Perhaps, then, it is another experiment. Lampard won’t necessarily provide continuity, but may at least ease the sulphurous atmosphere that engulfed Stamford Bridge as Graham Potter’s hapless reign faltered ever further. In his press conference he made clear his deep and undeniable knowledge of the club, the staff at the Cobham training ground and, most importantly, many of the current players. For those acquired since his departure, they will be fully aware of Lampard’s high esteem at the club they’ve joined as well as his standing within the game at large. That alone might pay dividends, given that Chelsea’s expensively assembled squad has at times recently looked like a group of talented individuals without any semblance of unity.

Stamford Bridge, specifically, has long been trolled by visiting fans for a perceived lack of energy amongst the support. “Is this a library?” they bate us with. That has certainly been the case of late.
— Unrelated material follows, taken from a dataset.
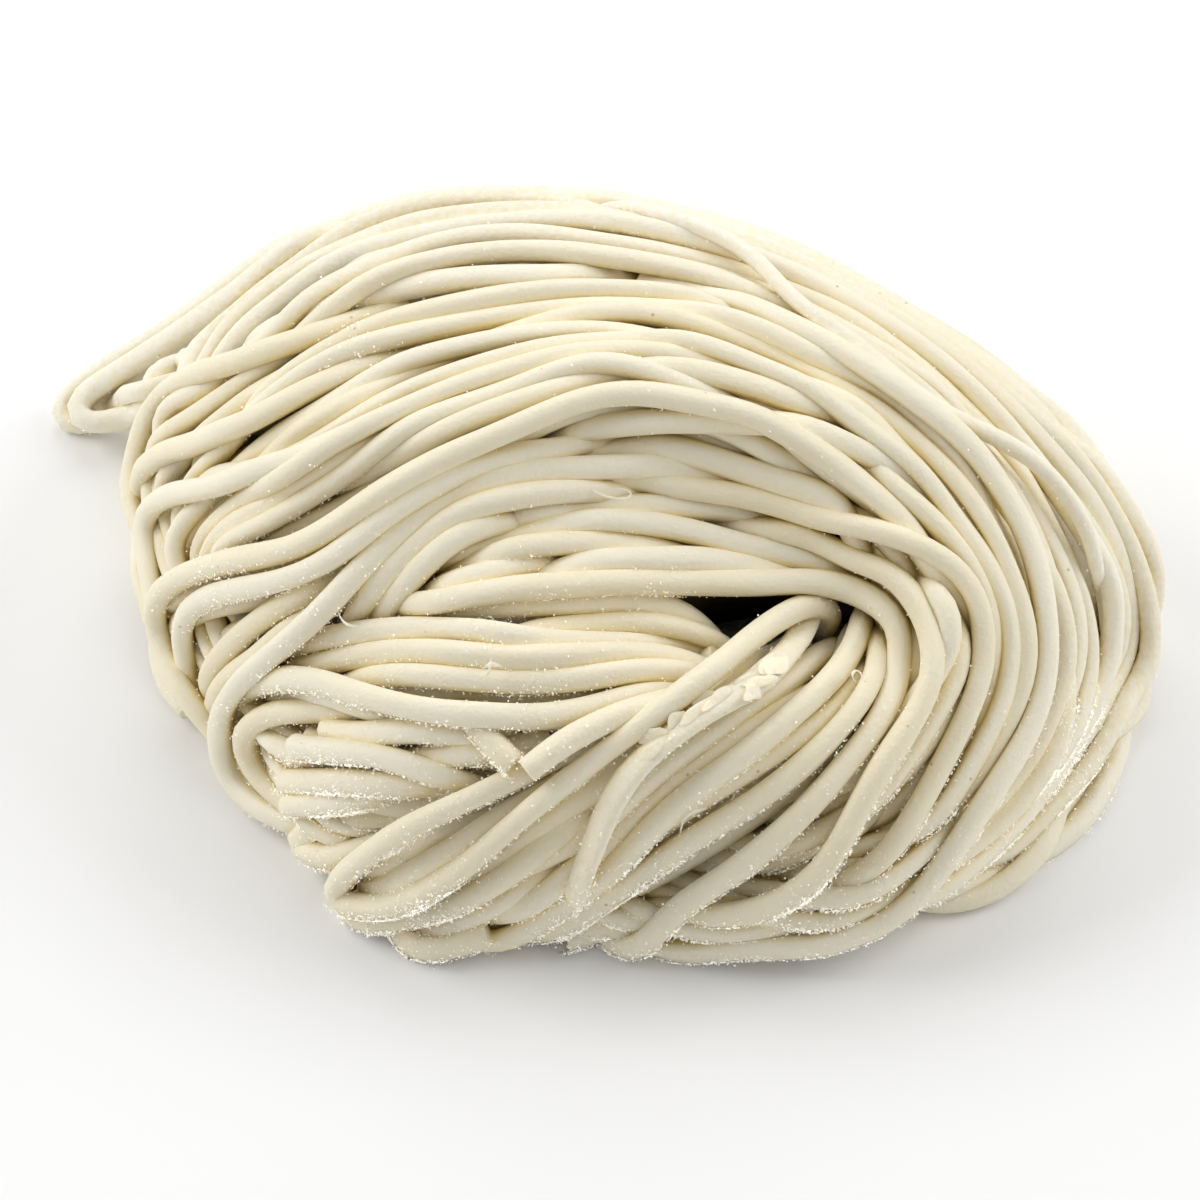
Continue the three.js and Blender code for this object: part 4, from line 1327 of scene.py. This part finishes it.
def floor_material():
    material, nodes, links, shader = new_material("floor")
    set_values(shader, {"Base Color": FLOOR, "Roughness": 0.9})
    return material


# ---- Stage ----

# Each light's place, size and power, in metres and watts.
LIGHTS = {
    "back": ((0.0, 0.50, 0.60), 0.6, 1.62),
    "left": ((-0.60, 0.12, 0.45), 0.5, 2.6),
    "right": ((0.60, 0.12, 0.45), 0.5, 2.2),
}
SKY_STRENGTH = 0.46


def aimed(made, direction):
    made.rotation_euler = Vector(direction).to_track_quat("-Z", "Y").to_euler()
    bpy.context.scene.collection.objects.link(made)


def make_floor():
    bpy.ops.mesh.primitive_plane_add(size=4.0)
    floor = bpy.context.object
    floor.name = "floor"
    floor.data.materials.append(floor_material())


def make_lights():
    for name, (place, size, power) in LIGHTS.items():
        light = bpy.data.lights.new(name, "AREA")
        light.shape = "DISK"
        light.size = size
        light.energy = power
        made = bpy.data.objects.new(name, light)
        made.location = place
        aimed(made, -np.array(place))
    world = bpy.data.worlds.new("studio")
    world.use_nodes = True
    background = world.node_tree.nodes["Background"]
    background.inputs["Color"].default_value = (1, 1, 1, 1)
    background.inputs["Strength"].default_value = SKY_STRENGTH
    bpy.context.scene.world = world
    bpy.context.scene.view_settings.view_transform = "Standard"


def make_camera():
    camera = bpy.data.cameras.new("camera")
    camera.sensor_width = SENSOR
    camera.lens = LENS
    made = bpy.data.objects.new("camera", camera)
    made.location = (CAMERA_PLACE - ROW_ORIGIN) * MM
    aimed(made, VIEW_DIRECTION)
    bpy.context.scene.camera = made


# ---- Everything ----

noodles, torn_noodle = all_noodles()
settle(noodles)
dough = dough_material()
flour = flour_material()
noodle_meshes, noodle_surfaces = noodle_pieces(noodles, dough)
dough_pieces = noodle_meshes + [wisps(dough, torn_noodle), core_piece(shade_material())]
flour_pieces = [flour_grains(noodle_surfaces, flour)]
for pieces, slot in ((dough_pieces, "noodle_dough"), (flour_pieces, "flour_dust")):
    for piece in pieces:
        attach(piece, "root")
        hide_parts("noodle_nest")
make_floor()
make_lights()
make_camera()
On social media alone, Lampard’s return has certainly put smiles back on faces but if he doesn’t get a grip on team cohesion and confidence, and instil tactical thinking that seemed to desert him at Everton, those smiles might soon disappear. Chelsea’s season has already been written off, barring unlikely progression in the Champions League, but as the latest of Chelsea’s many interim managers - Di Matteo, Hiddink, Benitez et al - Lampard has history to live up to. No pressure, then.